=== Given problem ===
Reading the listing below, count the lines that contain the word "scene" and give that count alone.

(3D code data)
★ ★ ★ ★ ★ ★ ★
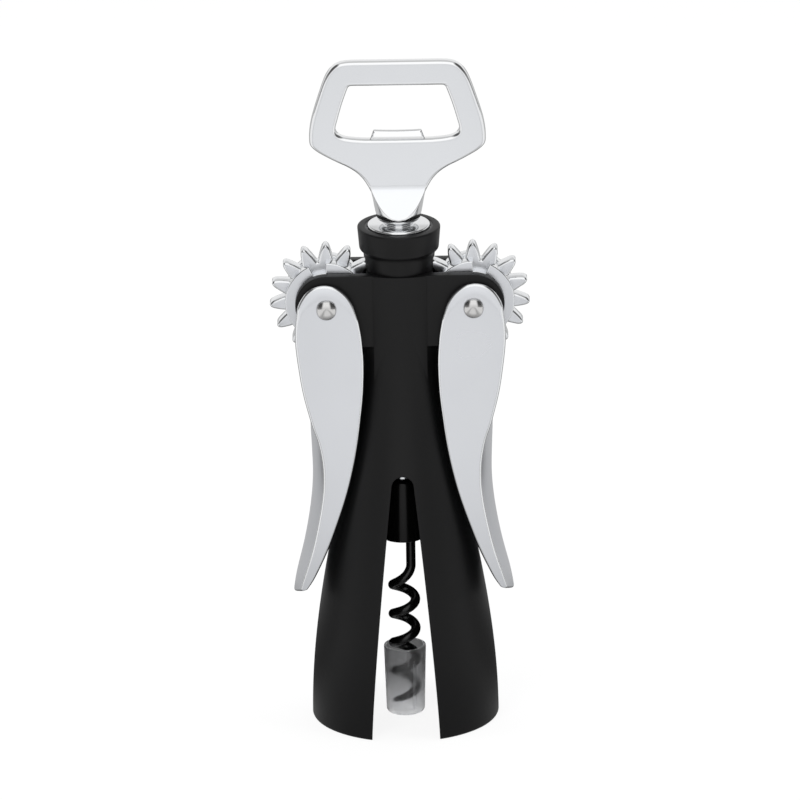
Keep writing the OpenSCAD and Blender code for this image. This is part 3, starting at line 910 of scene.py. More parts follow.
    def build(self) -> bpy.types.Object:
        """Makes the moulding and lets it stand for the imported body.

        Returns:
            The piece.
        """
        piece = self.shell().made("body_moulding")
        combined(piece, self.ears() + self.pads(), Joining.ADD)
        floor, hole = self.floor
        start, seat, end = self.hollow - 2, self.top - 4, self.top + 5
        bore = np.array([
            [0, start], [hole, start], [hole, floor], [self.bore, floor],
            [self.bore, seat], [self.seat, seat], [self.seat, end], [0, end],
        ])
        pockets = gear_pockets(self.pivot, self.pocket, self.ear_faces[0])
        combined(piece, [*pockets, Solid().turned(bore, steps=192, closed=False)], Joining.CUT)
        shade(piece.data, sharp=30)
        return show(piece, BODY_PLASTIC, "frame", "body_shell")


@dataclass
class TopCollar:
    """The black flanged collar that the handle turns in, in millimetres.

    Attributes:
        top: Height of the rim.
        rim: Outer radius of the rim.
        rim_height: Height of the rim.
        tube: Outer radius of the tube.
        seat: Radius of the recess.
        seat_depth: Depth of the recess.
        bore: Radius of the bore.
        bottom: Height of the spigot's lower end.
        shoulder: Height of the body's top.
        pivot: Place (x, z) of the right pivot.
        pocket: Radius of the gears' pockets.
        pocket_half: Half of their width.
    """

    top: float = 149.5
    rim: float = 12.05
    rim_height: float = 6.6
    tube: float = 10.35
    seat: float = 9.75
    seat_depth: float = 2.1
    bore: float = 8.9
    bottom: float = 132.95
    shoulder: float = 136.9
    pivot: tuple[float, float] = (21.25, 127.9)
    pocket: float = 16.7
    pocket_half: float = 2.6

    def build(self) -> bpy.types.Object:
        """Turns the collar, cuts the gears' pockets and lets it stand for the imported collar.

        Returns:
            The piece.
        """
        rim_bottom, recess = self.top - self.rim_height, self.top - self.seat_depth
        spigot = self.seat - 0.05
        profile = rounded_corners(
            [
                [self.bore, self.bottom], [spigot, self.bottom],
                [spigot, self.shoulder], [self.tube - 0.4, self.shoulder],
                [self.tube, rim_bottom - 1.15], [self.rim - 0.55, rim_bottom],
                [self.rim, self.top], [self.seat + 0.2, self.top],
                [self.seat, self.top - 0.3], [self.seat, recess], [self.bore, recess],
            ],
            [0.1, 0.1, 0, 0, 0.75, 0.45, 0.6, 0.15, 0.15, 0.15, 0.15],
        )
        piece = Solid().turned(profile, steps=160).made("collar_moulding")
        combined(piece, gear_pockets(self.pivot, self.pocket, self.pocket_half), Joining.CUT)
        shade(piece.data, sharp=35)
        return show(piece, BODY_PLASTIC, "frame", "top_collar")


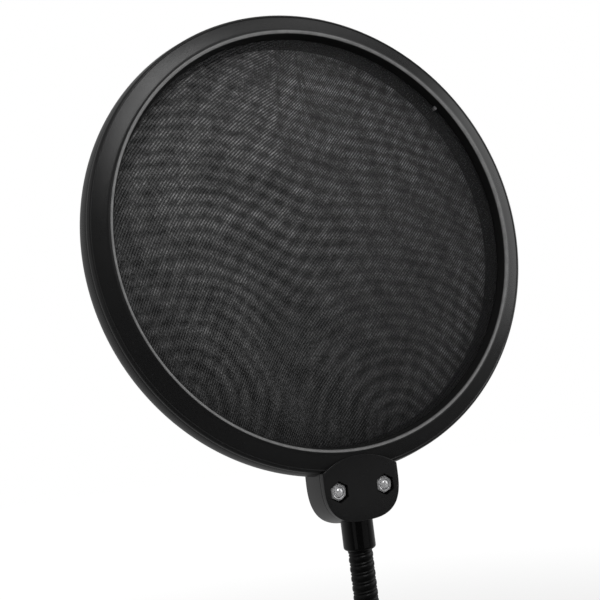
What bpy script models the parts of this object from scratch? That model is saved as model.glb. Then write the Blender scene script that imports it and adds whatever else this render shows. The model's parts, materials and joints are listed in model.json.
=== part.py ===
★ ★ ★ ★ ★ ★ ★
=== Solution below ===
2